Pero, no sólo el estado es responsable en esta situación, aunque es importante decir con claridad que tiene la máxima responsabilidad. Los medios de comunicación igualmente, tienen un importante papel respecto a estas violencias. Mientras, por ejemplo, en muchos programas televisivos se siga presentando a los hombres como machos protectores (luego con autoridad) y a las mujeres como indefensas princesas en espera de esa protección, se mantendrá la imagen de la mujer como objeto al servicio del hombre o, en el “mejor” de los casos, en situación de inferioridad, en espera de ser protegidas por éste. De ahí, es fácil inferir que el hombre tendrá autoridad para castigar a la mujer si ésta se sale de esa norma. Al fin y al cabo, la idea no difiere tanto de la consideración y actuación que los esclavistas tenían hacia sus esclavos. Unos los “protegían”, siempre que les sirvieran, otros, les castigaban si faltaban, o les asesinaban cuando ya no les eran útiles, les molestaban demasiado o pretendían salirse de la norma establecida. Pero ninguno podía considerarles en igualdad de condiciones o con derecho a la libertad. Eso era inimaginable.

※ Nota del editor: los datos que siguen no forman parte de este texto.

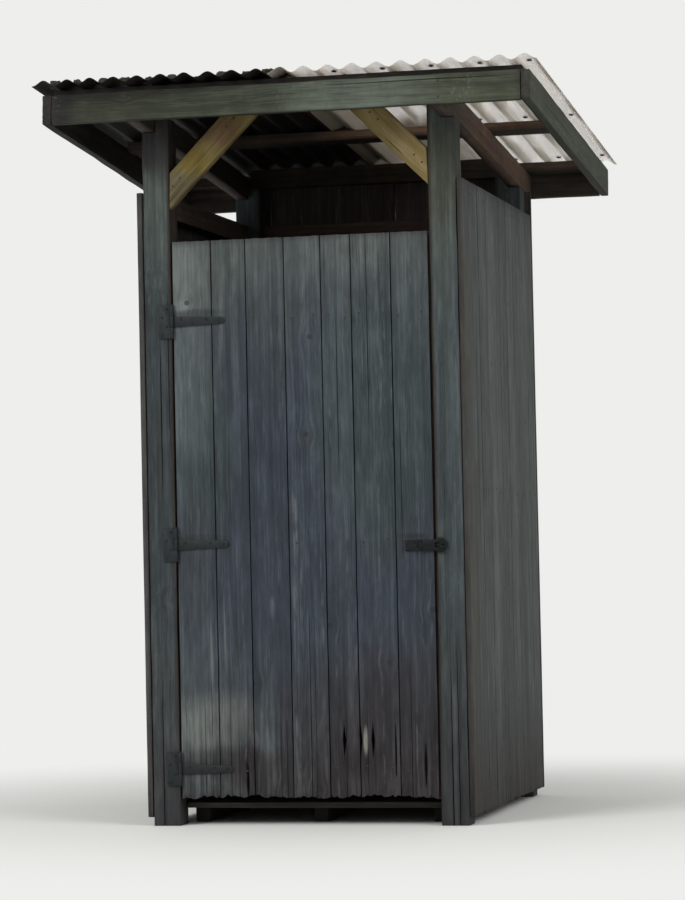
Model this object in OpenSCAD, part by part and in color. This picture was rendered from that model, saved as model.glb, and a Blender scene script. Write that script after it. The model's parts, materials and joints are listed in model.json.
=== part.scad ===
// A small timber outhouse: posts, boarded walls, a ledged door on tee hinges
// and a lean-to roof of one dark and one clear corrugated sheet.
// Millimetres. The origin is on the ground under the middle of the roof.
// The door is in the front, which faces -Y, and the roof falls towards +Y.

/* [Frame] */
// Clear width between the front posts
opening_w = 830; // [740:5:920]
// Depth of the frame over the outer faces of the posts
body_d = 1200; // [1000:10:1400]
// Side of a square post
post_w = 90; // [75:1:110]
// Thickness of the front and rear beams
beam_t = 45; // [35:1:60]
// Height of the front and rear beams
beam_h = 70; // [60:1:90]
// Thickness of the sloping side rafters
rafter_t = 45; // [35:1:55]
// Height of the sloping side rafters
rafter_h = 80; // [60:1:100]
// Width of a knee brace
brace_w = 84; // [60:1:110]
// Thickness of a knee brace
brace_t = 38; // [25:1:45]
// Length of the left knee brace's longer edge, measured along the post
brace_reach_left = 290; // [240:5:330]
// Length of the right knee brace's longer edge, measured along the post
brace_reach_right = 250; // [220:5:330]

/* [Door] */
// Height of the door leaf
door_h = 1750; // [1600:10:1900]
// Height of the door's bottom edge above the ground
door_lift = 80; // [76:1:120]
// Gap between the door and each post
door_gap = 5; // [5:0.5:8]
// Thickness of the door's boards
door_t = 20; // [16:1:28]
// Gap between two boards of the door
leaf_gap = 1.5; // [1:0.5:4]
// Depth of the wear at the door's foot
wear_h = 12; // [4:1:25]
// Height of the splits' lower ends above the door's bottom edge
split_foot = 130; // [90:5:180]
// Length of the splits near the door's foot
split_len = 105; // [60:5:150]
// Width of a split at its middle
split_w = 12; // [6:1:16]
// Height of a ledge across the back of the door
ledge_h = 100; // [70:5:130]
// Thickness of a ledge
ledge_t = 25; // [18:1:30]
// Distance from each edge of the door to the ends of its ledges
ledge_inset = 30; // [28:1:60]
// Height of the open space between the door and the front beam
vent_h = 390; // [350:5:430]
// Height of the lowest hinge above the door's bottom edge
hinge_foot = 97; // [80:1:140]
// Distance of the top hinge below the door's top edge
hinge_head = 253; // [150:1:300]
// Width of the stop that the door closes against
stop_w = 20; // [12:1:25]
// Thickness of the stop
stop_t = 25; // [15:1:30]

/* [Hinges and hasp] */
// Length of a hinge strap beyond its pin
strap_len = 170; // [130:5:220]
// Height of a strap at its pin
strap_root_h = 34; // [28:1:44]
// Radius of a strap's rounded tip
strap_tip_r = 11; // [8:0.5:14]
// Thickness of the hinge plates, straps and hasp
leaf_t = 3; // [2:0.5:4]
// Height of a hinge plate on the post
plate_h = 104; // [90:2:130]
// Width of a hinge plate on the post
plate_w = 34; // [24:1:44]
// Radius of a hinge pin
pin_r = 3.5; // [2.5:0.25:4]
// Outer radius of a hinge knuckle
knuckle_r = 6; // [5.5:0.25:7]
// Distance of the hasp below the middle hinge
hasp_drop = 17; // [0:1:40]
// Height of the hasp
hasp_h = 34; // [26:1:44]
// Length of the hasp's fixed leaf
hasp_leaf_l = 42; // [30:1:60]
// Distance from the hasp's pin to the middle of the staple
hasp_reach = 62; // [50:1:75]
// Distance of the staple's middle from the post's inner edge
staple_in = 16; // [14:1:30]
// Radius of the staple's wire
wire_r = 3; // [2:0.25:3.5]
// Spacing of the staple's legs
staple_gap = 18; // [16:1:24]
// Length of the staple's straight legs
staple_leg = 18; // [16:1:26]

/* [Walls and floor] */
// Nominal width of a board
board_w = 115; // [90:1:160]
// Gap between two boards of a wall or the floor
board_gap = 2.5; // [1.5:0.5:8]
// Thickness of the wall boards
cladding_t = 18; // [12:1:25]
// Height of the side walls' top above the door's top
wall_rise = 160; // [120:5:200]
// Height of the wall boards' feet above the ground
wall_foot = 25; // [10:1:60]
// Thickness of the rails that carry the wall boards
rail_t = 45; // [30:1:60]
// Height of the rails
rail_h = 70; // [50:1:90]
// Height of the floor bearers
bearer_h = 50; // [30:1:54]
// Width of the floor bearers
bearer_w = 50; // [40:1:80]
// Thickness of the floor boards
floor_t = 20; // [15:1:21]
// Distance of the floor's front edge behind the front of the posts
floor_set = 55; // [52:1:80]
// Distance of the bearers' front ends behind the floor's front edge
bearer_set = 90; // [10:5:105]

/* [Roof] */
// Fall of the roof in degrees
roof_pitch = 5; // [3:0.5:7]
// Overhang of the sheets beyond the front and rear posts
roof_out = 195; // [150:5:240]
// Pitch of one corrugation
corr_pitch = 76; // [70:1:80]
// Number of corrugations in a sheet
corr_count = 11; // [10:1:12]
// Height of the corrugations
corr_depth = 18; // [12:1:24]
// Thickness of the dark iron sheet
iron_t = 0.8; // [0.6:0.1:1.5]
// Thickness of the clear sheet
clear_t = 1.2; // [0.8:0.1:2]
// Thickness of a purlin, which lies flat
purlin_t = 35; // [25:1:45]
// Width of a purlin
purlin_w = 70; // [50:1:90]
// Distance of the middle purlin behind the roof's middle
purlin_mid_y = 60; // [-100:10:150]
// Height of the fascia and barge boards
fascia_h = 96; // [80:1:120]
// Thickness of the fascia boards
fascia_t = 25; // [18:1:32]
// Thickness of the barge boards
barge_t = 30; // [20:1:38]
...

Por todo ello, y para finalizar este texto, es necesario decir, susurrar y gritar con la máxima claridad que las violencias que se ejercen contra las mujeres hoy es terrorismo machista y supone por ello mantener a la mitad de la población en un déficit evidente de derechos, por ello y por la inacción y/o tolerancia del estado. Y aunque se van dando pasos firmes, sobre todo a nivel social, para la deslegitimación más absoluta de las distintas violencias machistas, todavía queda mucho por andar, tanto respecto a la más evidente agresividad, como hacia aquellas otras violencias más sutiles que permanecen casi ocultas y no se perciben como tales (micromachismos). Y ante esta situación, el estado debería así entender las violencias contra las mujeres, como terrorismo machista, y actuar en consecuencia. Es su responsabilidad, no se puede ni se debe ignorar.